On peut donc remarquer que ces agressions sont en lien avec des discours qui sont très violents. Quand on nous dit que reconnaître nos droits c'est aller contre la civilisation ou c'est porter atteinte aux fondamentaux de l'anthropologie humaine, ces personnes nous sortent de l'humanité, nous dénient le statut d'être humain.

Que des personnes en situation d'autorité, des leaders d'opinion se permettent ce genre de propos, cela donne le signal que l'homophobie et la transphobie, ce n'est pas si grave. Il y a une libération de la parole et des actes qu'on a vus en 2013 et qu'on revoit aujourd'hui autour de ce débat qui a déjà beaucoup duré. Nous avons très peur que le même scénario se reproduise, avec un débat interminable qui nous expose à des agressions.

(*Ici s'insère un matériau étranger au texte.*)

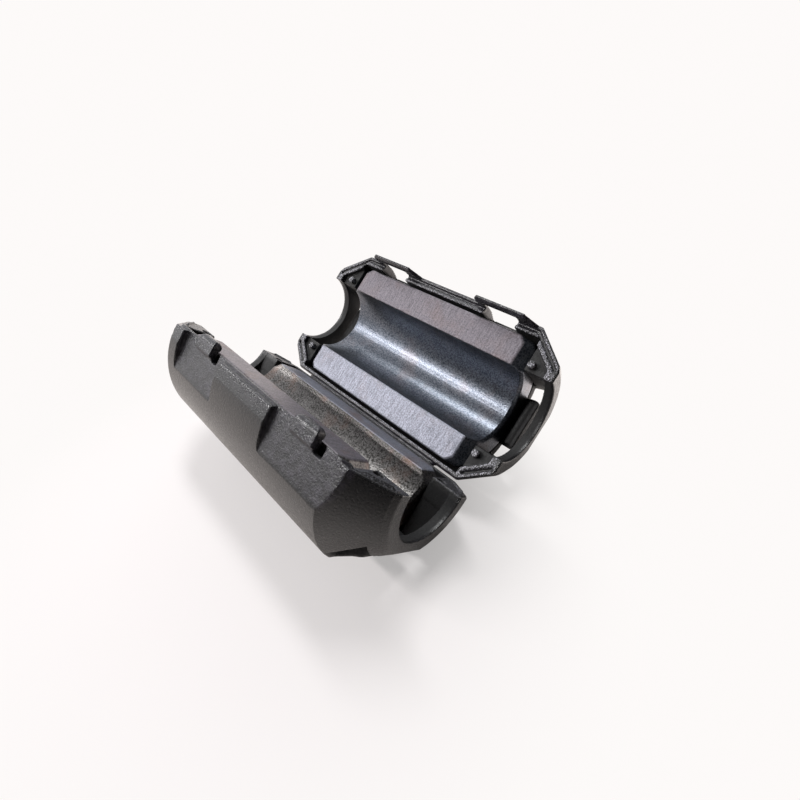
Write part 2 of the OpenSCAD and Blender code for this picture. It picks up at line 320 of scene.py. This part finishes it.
def ferrite_material(name, fired, latch, stain):
    """Fired ferrite with a fine grain. The mating faces are ground flat, with fine lines across.

    They are bluish and painted paler on the hinge side as painted light, and painted darker and warmer on the
    latch side as painted shade and painted reflection. latch is that side's sign along X, and stain the strength
    of the rusty patches.
    """
    g = Surface(name)
    place = g.half_place()
    x, _, z = g.parts(place)
    ground = g.over(z, GROUND_Z)
    grain = g.noise(place, FERRITE_GRAIN, 1.0)
    stretched = g.add("Mapping", None, Vector=place, Scale=FERRITE_LINES).outputs[0]
    lines = g.noise(stretched, 1.0, 2.0, 0.6)

    grit = g.plus(grain, g.times(g.noise(place, FERRITE_GRIT, 3.0), 0.2))
    body = g.blend(g.ramp(grit, 0.42, 0.78), *fired)
    speck = g.ramp(g.plus(g.times(grain, 0.55), g.times(lines, 0.45)), 0.36, 0.64)
    # painted light and shade: the ground faces are lighter on the hinge side and darker on the latch side
    side = g.over(x, (-SIDE_X * latch, SIDE_X * latch))
    cut = g.blend(side, g.blend(speck, *LIT_HINGE_CUT), g.blend(speck, *SHADED_LATCH_CUT))
    patches = g.ramp(g.noise(place, FERRITE_RUST, 3.0, 0.6), 0.52, 0.70)
    g.set(Base_Color=g.blend(g.times(patches, stain), g.blend(ground, body, cut), RUST))

    g.set(Metallic=g.ramp(ground, 0.0, 1.0, *FERRITE_METAL))
    fired_rough = g.ramp(grain, 0.3, 0.7, *FIRED_ROUGH)
    g.set(Roughness=g.mix(ground, fired_rough, g.ramp(speck, 0.0, 1.0, *GROUND_ROUGH)))
    g.set(Normal=g.bump(lines, 0.25, 0.02, under=g.bump(grain, 1.0, 0.012)))
    return g.mat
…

Les agressions homophobes sont-elles également davantage médiatisées ?

En effet, les gens portent plainte plus souvent et rendent public ce qui leur est arrivé. Quelque part, les gens n'arrivent plus à nous faire taire. C'est une bonne chose car il y a un phénomène de sous-déclaration de ces agressions.

Des agressions ont lieu y compris à Paris, qui a pourtant l'image d'une ville "gay-friendly"...

On croit toujours que l'anonymat des grandes villes protège, et en effet on pense que Paris est un lieu sûr pour les personnes LGBT. Beaucoup d'entre elles sont d'ailleurs parties de leur région d'origine pour venir y vivre et y être plus libres. Mais la grande ville favorise la déshumanisation. Dans les agressions, il y a aussi un facteur visibilité important. Ce qui va servir de prétexte à une attaque, c'est tout simplement d'être visible : se tenir la main, sortir d'un bar, porter un t-shirt, revenir de la marche des fiertés…

Pour ne plus être agressé, il faudrait donc ne plus être visible ?

La visibilité c'est aussi, sur le long terme, la possibilité de se rendre compte que nous sommes, comme tout le monde, des êtres humains. On entend des gens dire : "Moi, je suis pour que les gens fassent ce qu'ils veulent dans la vie privée mais pas qu'ils l'étalent en public." Quand ils disent ça, c'est que fondamentalement ça les dérange : ils peuvent nous ignorer mais dès qu'ils se rendent compte qu'on existe, tout d'un coup cela justifie la violence. 

Nous sommes donc face à un paradoxe : plus on est visibles, plus on s'expose à la violence, mais si on n'est pas visibles, on ne surmontera jamais cela.

Flora Bolter

Comment jugez-vous la réaction des autorités face à ces agressions homophobes ?

On a l'impression qu'il y a une forme d'acceptation, que les violences envers les personnes LGBT ne sont pas prises au sérieux. Le petit communiqué de presse ou le petit tweet pour dire que les agressions homophobes sont scandaleuses, c'est bien. Mais ce serait bien aussi que cela arrive systématiquement et que ce soit suivi de mesures et d'un plan d'action solide et financé. Depuis le remaniement, Marlène Schiappa est désormais chargée de la lutte contre les discriminations. C'est une bonne chose mais elle n'est toujours que secrétaire d'Etat, c'est-à-dire qu'elle s'occupe d'un périmètre plus large, mais avec les mêmes moyens.